● **GIVEN INSTRUCTION**: Scan the lines below for the string "scene" and copy every one that has it.

● **SOURCE RECORDS**:
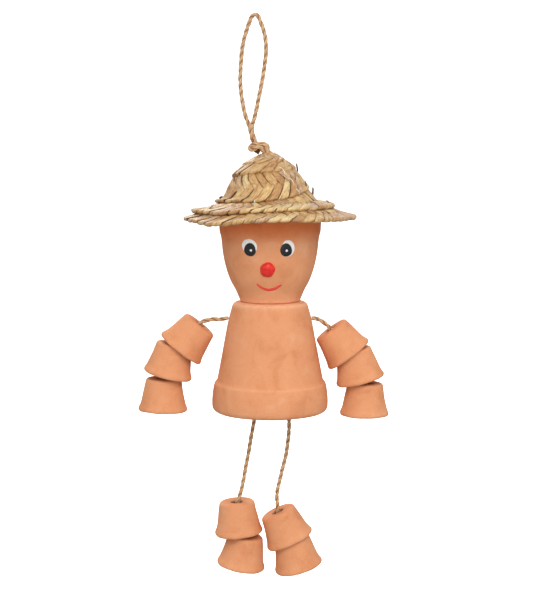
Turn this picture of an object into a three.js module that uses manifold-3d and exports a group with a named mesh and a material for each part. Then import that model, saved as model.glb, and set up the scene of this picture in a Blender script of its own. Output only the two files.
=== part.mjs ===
// A hanging pot figure: a straw hat, a bowl-shaped head and an upturned plant pot for a torso are
// threaded on one cord under a hanging loop. Small upturned pots, strung on cords and held by knots,
// make the arms and feet.
// Millimetres, +Z up. The origin is where a hook bears inside the top of the loop, the figure faces
// -Y, and left and right are the figure's own, so its right arm is on the -X side.
import * as THREE from "three";
import { mergeVertices } from "three/addons/utils/BufferGeometryUtils.js";
import Module from "manifold-3d";

// Driving dimensions
const GAP = 0.3; // between pieces that touch
const HINGE_GAP = 0.8; // where a cord's end swings against the knot or cord it goes on from
const AXIS_X = 10; // the hat, head and torso share this upright axis, a little beside the hook
const CORD_R = 1.5;
const DOUBLE_CORD_R = 2.3; // the two ends of the loop, twisted together
const STOPPER = { halfWidth: 8, halfDepth: 7, halfHeight: 4 }; // the knot under the torso's floor

const LOOP_SPREAD = CORD_R + 0.2; // half the distance between the loop's two sides where they meet
const KNOT = { x: 3, z: -87.6, halfWidth: 6.6, halfDepth: 4.6, halfHeight: 4 };

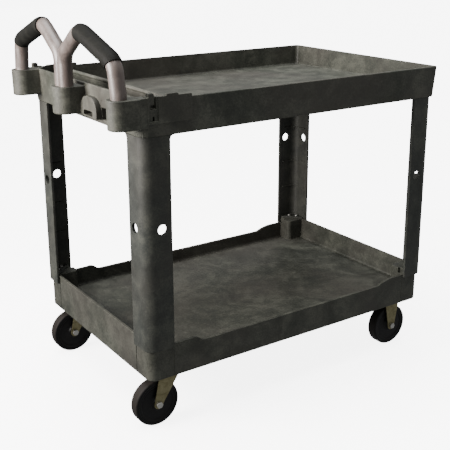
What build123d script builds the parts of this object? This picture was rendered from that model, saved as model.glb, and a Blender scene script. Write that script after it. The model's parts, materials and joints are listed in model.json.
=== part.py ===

● **THE RESPONSE**:
Turn this picture of an object into a three.js module that uses manifold-3d and exports a group with a named mesh and a material for each part. Then import that model, saved as model.glb, and set up the scene of this picture in a Blender script of its own. Output only the two files.
What build123d script builds the parts of this object? This picture was rendered from that model, saved as model.glb, and a Blender scene script. Write that script after it. The model's parts, materials and joints are listed in model.json.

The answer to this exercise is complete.